What we are building
Vesper is a weather app that reads like it was written by a person who cares about your morning. It has an editorial voice instead of template text. It verifies its own sunset predictions. It respects your privacy and your attention.
It is not for everyone. If you want radar maps and 15-day forecasts and severe weather alerts, there are excellent apps for that. The Weather Channel is comprehensive. Apple Weather is built in.
Vesper is for people who want weather that is worth reading. Short, warm, opinionated, and honest.
We think there is room for that.
For an example of the kind of editorial weather writing Vesper aims to publish, see our UV index explained essay — a warm, practical guide to what the numbers on your weather app actually mean for the day you are about to live.
Where Vesper writes
Vesper publishes editorial weather coverage for fifty-two cities across the United States and is expanding into long-form state hubs that read each region as a meteorological system rather than a temperature graph. The first five state hubs are live now: Texas, Florida, California, New York, and Arizona. Each one reads its state as the climate it actually is — the dryline supercell corridor, the dual sea-breeze convergence zone, the Pacific marine layer, the urban heat island, the North American monsoon plume — rather than as five generic state-shaped patches of sun and cloud icons.
Why was Vesper created?
Vesper was created because every weather app on the market uses the same data and the same template-driven text, producing forecasts that are interchangeable and impersonal. The team built Vesper to prove that weather could be written with an editorial voice and that an app could publicly verify its own predictions.
Frequently Asked Questions
What makes Vesper different from other weather apps?
Vesper replaces template-driven forecasts with short editorial briefs written in an authorial voice, and publicly grades its own sunset predictions through Sunset Verify. Every other weather app on the market generates its text by filling variables into a template. Vesper writes each forecast as original prose with a point of view about the day.
Is Vesper free?
Vesper is free to download with core weather features. Premium features and pricing will be announced at launch.
What is Sunset Verify?
Sunset Verify is Vesper's signature feature that predicts sunset quality each day from live atmospheric data and lets users verify the prediction with a photo, building a personal accuracy track record over time.
When will Vesper be available?
Vesper is currently in beta. Join the waitlist at vespersky.ai/beta to get early access and be notified when the app launches on iOS and Android.
What does it mean for a weather app to be editorial?
An editorial weather app applies a point of view to the same atmospheric data every other app has. Instead of showing you a grid of numbers, it writes a short brief — two or three sentences with intent — about what the day is going to feel like and what you should probably do about it. The data is identical. The voice is the product.

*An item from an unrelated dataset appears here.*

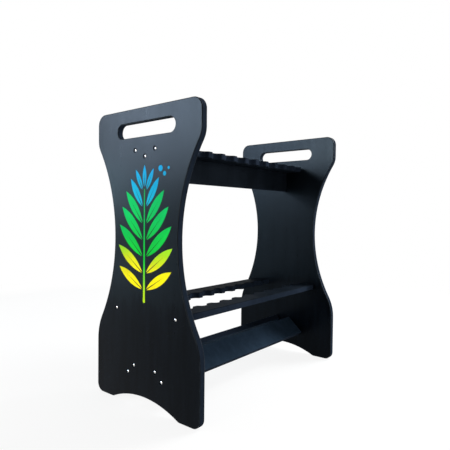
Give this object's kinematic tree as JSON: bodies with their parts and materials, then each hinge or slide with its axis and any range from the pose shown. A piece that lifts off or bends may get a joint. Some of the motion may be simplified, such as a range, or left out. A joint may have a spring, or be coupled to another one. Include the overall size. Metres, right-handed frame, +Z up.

How does Vesper write a brief if it is not a human writer?
Vesper's briefs are generated by a language model operating under an editorial style guide written by people and refined through thousands of examples. The style guide, cut discipline, and voice rules are the content. The model is the mechanism. Template weather apps are generated by models that were never given an editorial style guide, which is why they all sound identical.
Does Vesper have radar maps or severe weather alerts?
Vesper does not ship radar maps or a proprietary severe weather alert system. Severe weather alerts come through the operating system, which is the right place for them. Radar was rejected because a radar map is not a brief and would not make the forecast more worth reading. We respect both as product decisions. We are doing something different.
Which cities does Vesper cover?
Vesper publishes editorial weather coverage for over 100 US cities with full daily briefs and all 50 state hubs with region-specific editorial context. The mobile app gives you a brief wherever you are — anywhere Vesper has weather data coverage, which is essentially every populated area in the world.
Is my location data private on Vesper?
Yes. Vesper uses your approximate location only to deliver weather forecasts for your area. Location data is not stored on our servers, not sold, and not shared with third parties. Photos taken through Sunset Verify stay on your device and never leave your phone.
How often does the Vesper Brief update?
A fresh editorial brief is generated every morning based on that day’s forecast. Inside the app, live conditions update continuously based on your location. The editorial brief is a once-a-day artifact — written to be read in the morning, not refreshed hourly.
Can I use Vesper without an account?
Yes. Vesper does not require an account to read the daily brief, check sunset predictions, or use the editorial features. Personal data like Sunset Verify history is stored locally on your device, so there is no cloud account to create.